## What is expected
Copy each line that contains the string "follow".

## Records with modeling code
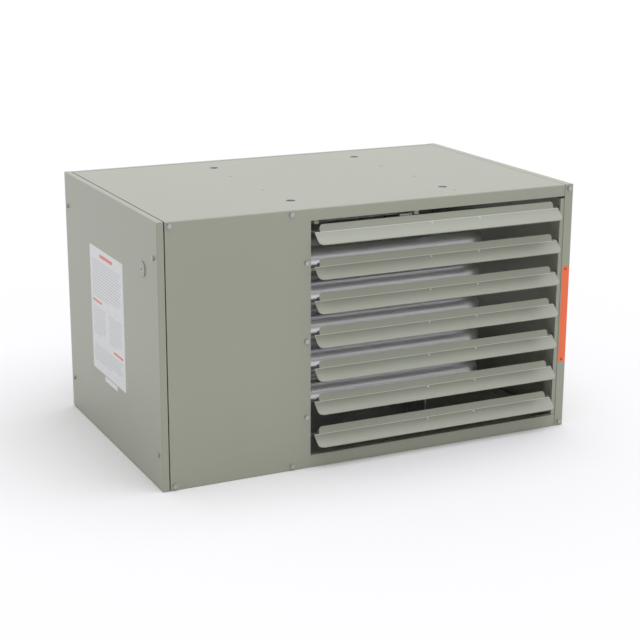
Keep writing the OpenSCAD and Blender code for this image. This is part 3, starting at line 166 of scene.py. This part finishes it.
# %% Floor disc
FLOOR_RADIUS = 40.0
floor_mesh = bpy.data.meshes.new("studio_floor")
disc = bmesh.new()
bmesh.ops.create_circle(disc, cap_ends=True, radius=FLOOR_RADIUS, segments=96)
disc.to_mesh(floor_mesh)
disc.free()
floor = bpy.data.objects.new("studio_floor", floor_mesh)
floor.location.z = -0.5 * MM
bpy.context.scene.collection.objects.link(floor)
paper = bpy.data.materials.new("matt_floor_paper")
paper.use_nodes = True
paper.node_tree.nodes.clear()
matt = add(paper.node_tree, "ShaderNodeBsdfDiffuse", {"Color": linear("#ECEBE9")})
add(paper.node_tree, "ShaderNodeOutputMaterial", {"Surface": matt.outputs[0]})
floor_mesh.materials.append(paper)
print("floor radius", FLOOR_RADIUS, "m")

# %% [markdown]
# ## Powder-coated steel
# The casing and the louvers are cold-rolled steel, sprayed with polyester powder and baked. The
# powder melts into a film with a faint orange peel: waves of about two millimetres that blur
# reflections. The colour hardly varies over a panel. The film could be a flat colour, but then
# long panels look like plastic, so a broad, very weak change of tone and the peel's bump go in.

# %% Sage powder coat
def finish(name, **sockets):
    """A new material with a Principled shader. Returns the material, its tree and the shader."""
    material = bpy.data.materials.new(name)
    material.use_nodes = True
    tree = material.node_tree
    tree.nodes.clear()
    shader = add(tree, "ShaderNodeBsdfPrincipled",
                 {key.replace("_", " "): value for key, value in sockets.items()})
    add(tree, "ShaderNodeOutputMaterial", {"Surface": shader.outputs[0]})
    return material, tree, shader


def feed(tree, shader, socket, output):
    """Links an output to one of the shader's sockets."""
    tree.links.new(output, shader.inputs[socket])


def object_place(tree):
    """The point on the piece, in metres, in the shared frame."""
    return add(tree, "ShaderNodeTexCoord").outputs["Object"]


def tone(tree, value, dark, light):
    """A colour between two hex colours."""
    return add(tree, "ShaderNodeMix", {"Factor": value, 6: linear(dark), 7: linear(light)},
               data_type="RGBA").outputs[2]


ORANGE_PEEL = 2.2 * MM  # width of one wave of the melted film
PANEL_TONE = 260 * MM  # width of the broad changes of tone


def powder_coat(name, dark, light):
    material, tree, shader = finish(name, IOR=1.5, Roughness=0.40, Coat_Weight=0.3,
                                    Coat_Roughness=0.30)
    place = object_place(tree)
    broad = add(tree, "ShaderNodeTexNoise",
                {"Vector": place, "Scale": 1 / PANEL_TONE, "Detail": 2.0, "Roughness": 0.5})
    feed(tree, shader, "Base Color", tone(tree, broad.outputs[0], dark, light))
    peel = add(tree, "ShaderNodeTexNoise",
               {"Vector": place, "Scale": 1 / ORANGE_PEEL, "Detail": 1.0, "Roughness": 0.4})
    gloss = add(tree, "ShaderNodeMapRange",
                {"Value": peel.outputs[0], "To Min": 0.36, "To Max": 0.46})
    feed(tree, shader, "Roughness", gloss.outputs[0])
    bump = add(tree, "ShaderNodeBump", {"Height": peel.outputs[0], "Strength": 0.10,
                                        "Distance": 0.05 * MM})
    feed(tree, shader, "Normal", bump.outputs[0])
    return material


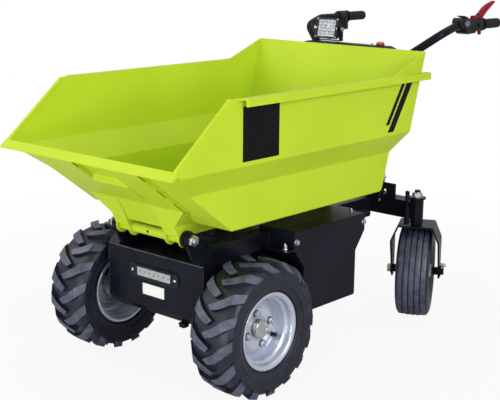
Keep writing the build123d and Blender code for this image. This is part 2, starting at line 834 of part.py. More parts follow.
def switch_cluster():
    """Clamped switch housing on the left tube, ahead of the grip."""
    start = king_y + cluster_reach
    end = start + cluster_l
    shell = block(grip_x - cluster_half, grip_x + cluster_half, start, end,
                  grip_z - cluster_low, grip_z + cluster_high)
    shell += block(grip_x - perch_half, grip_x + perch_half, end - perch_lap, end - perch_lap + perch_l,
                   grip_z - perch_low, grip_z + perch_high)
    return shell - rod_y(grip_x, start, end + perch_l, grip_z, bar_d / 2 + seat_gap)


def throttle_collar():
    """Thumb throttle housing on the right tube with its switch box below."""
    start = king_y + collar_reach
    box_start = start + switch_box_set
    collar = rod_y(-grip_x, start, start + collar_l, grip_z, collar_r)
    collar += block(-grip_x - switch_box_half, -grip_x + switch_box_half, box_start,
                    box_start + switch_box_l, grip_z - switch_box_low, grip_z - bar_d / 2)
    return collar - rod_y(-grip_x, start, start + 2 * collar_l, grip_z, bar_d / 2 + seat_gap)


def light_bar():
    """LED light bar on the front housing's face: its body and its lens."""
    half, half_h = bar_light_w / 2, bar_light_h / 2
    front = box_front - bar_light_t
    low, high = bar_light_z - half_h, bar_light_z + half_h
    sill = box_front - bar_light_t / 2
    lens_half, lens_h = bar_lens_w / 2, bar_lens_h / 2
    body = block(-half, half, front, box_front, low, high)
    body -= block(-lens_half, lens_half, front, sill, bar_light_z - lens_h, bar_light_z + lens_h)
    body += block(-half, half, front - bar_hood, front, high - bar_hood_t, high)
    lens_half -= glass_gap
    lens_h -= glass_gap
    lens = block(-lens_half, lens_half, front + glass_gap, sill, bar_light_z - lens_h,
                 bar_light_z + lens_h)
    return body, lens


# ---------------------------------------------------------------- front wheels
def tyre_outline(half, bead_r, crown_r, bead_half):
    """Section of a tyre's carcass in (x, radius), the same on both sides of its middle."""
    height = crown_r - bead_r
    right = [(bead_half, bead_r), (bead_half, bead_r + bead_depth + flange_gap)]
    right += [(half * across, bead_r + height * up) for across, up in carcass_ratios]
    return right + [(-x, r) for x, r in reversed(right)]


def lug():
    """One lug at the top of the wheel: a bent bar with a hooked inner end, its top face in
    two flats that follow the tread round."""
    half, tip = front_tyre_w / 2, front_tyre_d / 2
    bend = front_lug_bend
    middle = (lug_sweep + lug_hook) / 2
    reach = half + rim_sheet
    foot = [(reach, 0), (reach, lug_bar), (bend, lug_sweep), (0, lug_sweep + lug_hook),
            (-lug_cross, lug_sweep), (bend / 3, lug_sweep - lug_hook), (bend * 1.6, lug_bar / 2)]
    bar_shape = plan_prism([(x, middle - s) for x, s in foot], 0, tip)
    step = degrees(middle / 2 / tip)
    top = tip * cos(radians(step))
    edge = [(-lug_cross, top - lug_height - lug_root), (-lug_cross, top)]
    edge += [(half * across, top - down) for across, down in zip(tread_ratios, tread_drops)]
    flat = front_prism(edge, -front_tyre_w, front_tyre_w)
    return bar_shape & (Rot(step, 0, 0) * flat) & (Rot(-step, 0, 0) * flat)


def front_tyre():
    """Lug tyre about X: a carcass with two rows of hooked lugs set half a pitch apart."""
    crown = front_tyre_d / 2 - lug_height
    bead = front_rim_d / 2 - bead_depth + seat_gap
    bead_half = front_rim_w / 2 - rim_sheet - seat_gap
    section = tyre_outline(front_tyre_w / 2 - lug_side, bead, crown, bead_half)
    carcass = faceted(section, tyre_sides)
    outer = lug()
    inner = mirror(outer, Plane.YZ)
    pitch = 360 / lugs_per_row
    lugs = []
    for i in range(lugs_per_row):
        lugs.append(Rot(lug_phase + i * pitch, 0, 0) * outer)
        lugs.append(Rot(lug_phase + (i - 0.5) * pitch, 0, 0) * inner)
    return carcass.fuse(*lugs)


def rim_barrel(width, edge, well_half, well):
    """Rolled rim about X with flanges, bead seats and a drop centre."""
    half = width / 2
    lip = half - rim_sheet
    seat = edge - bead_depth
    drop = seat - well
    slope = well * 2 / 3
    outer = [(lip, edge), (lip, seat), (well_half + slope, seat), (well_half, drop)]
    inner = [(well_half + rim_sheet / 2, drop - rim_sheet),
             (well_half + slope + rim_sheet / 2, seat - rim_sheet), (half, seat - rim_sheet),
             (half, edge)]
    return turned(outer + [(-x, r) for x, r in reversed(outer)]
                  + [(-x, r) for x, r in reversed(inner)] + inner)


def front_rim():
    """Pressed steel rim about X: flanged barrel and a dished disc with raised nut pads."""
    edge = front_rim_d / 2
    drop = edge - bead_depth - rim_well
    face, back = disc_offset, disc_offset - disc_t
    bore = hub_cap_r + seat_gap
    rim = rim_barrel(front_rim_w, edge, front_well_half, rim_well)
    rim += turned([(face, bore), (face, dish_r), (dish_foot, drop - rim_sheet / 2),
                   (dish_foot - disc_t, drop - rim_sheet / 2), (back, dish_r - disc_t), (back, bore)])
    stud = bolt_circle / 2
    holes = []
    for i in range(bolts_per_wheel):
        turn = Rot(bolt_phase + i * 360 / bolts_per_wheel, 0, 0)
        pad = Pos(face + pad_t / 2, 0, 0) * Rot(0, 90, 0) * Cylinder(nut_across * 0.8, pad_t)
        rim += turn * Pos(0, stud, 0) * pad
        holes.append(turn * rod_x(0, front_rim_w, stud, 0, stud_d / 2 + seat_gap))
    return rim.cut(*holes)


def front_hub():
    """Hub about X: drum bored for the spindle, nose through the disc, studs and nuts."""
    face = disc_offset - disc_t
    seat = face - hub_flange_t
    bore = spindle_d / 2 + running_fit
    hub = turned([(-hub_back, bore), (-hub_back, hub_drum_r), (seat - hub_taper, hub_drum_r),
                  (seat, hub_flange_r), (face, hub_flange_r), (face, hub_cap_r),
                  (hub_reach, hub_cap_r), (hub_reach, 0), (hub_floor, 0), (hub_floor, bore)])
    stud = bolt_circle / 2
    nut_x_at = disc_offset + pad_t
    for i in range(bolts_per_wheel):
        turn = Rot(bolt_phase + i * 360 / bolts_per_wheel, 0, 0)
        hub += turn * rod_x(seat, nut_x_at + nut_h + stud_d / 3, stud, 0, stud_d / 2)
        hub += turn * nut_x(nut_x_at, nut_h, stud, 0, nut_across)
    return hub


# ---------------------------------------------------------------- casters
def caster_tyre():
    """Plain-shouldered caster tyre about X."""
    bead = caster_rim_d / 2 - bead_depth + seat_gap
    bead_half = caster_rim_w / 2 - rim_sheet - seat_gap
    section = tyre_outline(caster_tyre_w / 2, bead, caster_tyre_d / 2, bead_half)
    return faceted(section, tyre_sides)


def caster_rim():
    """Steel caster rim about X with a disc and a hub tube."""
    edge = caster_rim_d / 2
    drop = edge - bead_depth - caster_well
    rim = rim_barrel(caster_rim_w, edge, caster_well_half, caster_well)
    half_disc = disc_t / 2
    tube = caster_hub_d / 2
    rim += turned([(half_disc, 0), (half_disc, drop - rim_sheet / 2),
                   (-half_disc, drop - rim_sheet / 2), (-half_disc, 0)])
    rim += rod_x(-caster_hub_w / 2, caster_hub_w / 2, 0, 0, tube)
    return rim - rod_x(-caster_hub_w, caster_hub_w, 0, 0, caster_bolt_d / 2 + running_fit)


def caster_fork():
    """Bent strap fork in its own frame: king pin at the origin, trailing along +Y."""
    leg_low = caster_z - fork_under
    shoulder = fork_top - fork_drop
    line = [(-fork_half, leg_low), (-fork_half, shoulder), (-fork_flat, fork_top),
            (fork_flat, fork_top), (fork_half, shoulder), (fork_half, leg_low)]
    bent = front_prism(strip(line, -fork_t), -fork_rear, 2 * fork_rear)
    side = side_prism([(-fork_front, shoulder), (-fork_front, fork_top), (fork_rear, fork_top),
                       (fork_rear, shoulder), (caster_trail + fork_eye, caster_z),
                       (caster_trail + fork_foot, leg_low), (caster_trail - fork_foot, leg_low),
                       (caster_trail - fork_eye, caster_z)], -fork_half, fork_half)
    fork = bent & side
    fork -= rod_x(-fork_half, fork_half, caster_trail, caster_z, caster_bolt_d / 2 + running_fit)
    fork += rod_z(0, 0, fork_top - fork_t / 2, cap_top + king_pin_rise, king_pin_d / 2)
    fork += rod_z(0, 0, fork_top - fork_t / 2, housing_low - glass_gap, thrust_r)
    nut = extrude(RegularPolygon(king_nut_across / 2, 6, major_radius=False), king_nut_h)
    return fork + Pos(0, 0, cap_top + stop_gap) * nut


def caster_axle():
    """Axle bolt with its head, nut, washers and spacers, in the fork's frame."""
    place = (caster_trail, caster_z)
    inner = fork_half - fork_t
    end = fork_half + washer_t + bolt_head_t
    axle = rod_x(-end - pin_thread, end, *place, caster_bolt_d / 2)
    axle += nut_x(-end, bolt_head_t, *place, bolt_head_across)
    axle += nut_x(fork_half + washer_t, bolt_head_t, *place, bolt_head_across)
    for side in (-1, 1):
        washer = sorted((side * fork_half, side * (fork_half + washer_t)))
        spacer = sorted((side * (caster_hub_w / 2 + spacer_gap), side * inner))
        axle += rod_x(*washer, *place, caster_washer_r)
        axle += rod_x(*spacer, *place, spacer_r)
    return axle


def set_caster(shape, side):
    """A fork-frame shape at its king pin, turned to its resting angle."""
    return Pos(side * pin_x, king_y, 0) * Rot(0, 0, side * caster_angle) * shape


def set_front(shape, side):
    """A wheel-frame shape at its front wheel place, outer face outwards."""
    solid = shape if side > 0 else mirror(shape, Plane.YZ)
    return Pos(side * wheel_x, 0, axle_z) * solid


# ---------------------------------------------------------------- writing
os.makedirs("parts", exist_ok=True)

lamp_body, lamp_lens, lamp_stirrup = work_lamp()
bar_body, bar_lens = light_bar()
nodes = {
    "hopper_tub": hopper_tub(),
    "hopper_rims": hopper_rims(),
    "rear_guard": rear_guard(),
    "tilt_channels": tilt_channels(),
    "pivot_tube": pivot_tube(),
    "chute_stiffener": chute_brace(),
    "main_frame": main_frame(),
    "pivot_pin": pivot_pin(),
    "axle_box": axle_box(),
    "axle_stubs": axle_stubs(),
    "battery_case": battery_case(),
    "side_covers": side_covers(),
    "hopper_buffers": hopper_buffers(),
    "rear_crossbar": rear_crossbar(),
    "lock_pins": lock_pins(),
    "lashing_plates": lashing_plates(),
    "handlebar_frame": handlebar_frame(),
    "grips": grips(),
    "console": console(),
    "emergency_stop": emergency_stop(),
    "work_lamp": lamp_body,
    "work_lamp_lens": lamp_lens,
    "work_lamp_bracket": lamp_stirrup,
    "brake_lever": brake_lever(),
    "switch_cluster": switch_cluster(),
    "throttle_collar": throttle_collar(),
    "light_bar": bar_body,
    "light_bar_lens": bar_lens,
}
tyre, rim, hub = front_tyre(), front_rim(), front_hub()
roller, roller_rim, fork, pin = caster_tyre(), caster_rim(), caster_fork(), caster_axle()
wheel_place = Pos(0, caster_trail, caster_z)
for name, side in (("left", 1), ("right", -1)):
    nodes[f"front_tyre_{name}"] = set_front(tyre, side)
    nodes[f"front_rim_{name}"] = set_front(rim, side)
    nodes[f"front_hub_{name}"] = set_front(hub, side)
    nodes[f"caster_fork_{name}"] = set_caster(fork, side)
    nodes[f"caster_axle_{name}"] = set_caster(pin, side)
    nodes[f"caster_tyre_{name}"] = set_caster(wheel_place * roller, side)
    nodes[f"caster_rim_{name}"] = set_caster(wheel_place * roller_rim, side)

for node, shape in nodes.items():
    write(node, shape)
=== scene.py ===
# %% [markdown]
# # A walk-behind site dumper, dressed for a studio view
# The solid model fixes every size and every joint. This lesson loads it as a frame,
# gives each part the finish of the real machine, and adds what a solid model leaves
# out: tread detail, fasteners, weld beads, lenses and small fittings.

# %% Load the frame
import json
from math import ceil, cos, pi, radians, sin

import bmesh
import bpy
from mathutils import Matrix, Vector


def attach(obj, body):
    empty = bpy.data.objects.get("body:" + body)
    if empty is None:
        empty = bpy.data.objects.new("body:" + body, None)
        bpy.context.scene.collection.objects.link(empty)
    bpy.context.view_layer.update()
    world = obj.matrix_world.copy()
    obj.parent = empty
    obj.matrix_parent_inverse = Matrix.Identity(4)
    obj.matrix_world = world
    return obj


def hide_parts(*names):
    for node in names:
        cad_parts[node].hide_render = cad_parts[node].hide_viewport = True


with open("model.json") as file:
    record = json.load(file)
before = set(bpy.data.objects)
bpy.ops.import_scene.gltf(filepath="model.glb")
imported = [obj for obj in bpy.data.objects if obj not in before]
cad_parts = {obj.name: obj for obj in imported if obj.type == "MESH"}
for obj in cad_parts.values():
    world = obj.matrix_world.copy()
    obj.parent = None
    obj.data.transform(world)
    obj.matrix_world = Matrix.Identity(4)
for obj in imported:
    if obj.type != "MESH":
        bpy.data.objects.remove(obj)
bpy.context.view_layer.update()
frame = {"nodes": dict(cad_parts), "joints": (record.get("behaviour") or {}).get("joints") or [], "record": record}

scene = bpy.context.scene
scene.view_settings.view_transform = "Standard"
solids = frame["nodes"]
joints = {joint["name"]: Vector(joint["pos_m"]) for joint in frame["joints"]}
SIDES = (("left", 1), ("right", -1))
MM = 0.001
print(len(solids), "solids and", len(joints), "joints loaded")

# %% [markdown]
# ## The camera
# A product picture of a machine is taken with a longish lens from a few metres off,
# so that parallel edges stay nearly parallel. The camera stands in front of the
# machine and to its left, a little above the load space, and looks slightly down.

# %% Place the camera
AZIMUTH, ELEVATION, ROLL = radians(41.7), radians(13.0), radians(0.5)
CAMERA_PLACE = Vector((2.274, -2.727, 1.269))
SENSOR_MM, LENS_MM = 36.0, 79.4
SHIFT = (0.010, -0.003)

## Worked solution
Keep writing the build123d and Blender code for this image. This is part 2, starting at line 834 of part.py. More parts follow.
    two flats that follow the tread round."""